An inability to get a handle on the budget already has cost the state dearly. Investors in California general obligation bonds have driven Sacramento’s borrowing costs to the highest level of any major state.
Not everyone is convinced that Schwarzenegger has the stuff to turn the situation around. California Treasurer Phil Angelides, who is positioning himself to take on Schwarzenegger in the 2006 gubernatorial race, blasted the bond proposal Tuesday.
“A balanced budget should be the first step to California’s fiscal recovery, and borrowing $15 billion is not the way to go,” Angelides told reporters. As to the proposed spending cap, the Democrat called it “the illusion” of fiscal restraint.
“If you are in debt,” Angelides said, “and you say, ‘Well, we’ll just spend at this level but not add to it,’ you are not moving toward a balanced budget.”

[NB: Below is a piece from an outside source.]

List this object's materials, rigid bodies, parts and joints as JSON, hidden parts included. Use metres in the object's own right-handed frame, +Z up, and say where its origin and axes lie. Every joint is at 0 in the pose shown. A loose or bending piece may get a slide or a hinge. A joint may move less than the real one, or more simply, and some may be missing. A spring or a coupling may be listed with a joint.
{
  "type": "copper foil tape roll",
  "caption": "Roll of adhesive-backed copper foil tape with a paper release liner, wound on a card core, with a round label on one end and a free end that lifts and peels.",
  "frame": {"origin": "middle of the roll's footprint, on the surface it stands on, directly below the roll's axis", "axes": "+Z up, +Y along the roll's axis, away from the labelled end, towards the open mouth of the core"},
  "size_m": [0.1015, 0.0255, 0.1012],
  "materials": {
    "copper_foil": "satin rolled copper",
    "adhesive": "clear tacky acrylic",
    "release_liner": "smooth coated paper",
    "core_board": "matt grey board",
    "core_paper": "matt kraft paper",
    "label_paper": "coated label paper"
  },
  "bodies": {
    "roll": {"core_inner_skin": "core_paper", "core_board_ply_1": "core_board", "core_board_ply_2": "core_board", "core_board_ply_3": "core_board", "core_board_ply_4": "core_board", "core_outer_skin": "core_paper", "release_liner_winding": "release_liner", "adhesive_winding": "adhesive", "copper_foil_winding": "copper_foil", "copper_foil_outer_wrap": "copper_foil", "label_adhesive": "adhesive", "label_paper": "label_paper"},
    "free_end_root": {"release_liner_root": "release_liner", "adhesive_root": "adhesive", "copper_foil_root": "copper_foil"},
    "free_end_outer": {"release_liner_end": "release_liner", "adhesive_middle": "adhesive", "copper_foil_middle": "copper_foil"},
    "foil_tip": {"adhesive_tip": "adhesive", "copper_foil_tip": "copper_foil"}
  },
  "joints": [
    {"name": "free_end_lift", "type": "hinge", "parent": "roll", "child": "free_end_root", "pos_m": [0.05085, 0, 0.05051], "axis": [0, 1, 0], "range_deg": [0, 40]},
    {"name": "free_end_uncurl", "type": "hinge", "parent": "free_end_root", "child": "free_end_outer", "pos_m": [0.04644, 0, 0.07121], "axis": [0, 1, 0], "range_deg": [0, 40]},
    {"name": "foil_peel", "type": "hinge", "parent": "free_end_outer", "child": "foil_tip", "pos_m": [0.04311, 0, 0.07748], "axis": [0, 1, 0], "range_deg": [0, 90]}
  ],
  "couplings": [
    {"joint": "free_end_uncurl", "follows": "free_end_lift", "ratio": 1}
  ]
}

Marilyn Cohen, president and chief executive of Envision Capital Management Inc., a Los Angeles investment firm, agrees that the added borrowing is simply putting off the kinds of hard choices that need to be made.
“When the rubber band snaps,” she says, “it could be painful.”
Some in Schwarzenegger’s camp appear to be counting on the recovering economy to swell the state’s tax receipts and ease the budget crunch. Researchers at Chapman University -- whose president, James Doti, is an advisor to Schwarzenegger -- predict that the deficit for 2004-05 could come in at $2 billion or less.
But others, including some of the governor’s closest aides, are far less sanguine.
Finance Director Donna Arduin, for one, has predicted that next year’s deficit could reach $14 billion.
Details of the Schwarzenegger spending cap were not announced Tuesday, but people familiar with the plan said it would limit future growth in spending to the rate of California’s population increases or the rate of general inflation.
Still, the question remains: How exactly will the pols get there?
The bottom line is that the governor and lawmakers on both sides of the aisle have myriad reductions in spending to spell out. A cap is fine. But the devil remains in the details.
“If the markets sense that a limit on spending will bring stability to California’s finances, they will support the borrowing,” says John Fitzgerald, head of a Los Angeles-based underwriting firm that helps California towns and cities issue bonds.
If not, expect a much louder -- and harsher -- response from the markets before too long.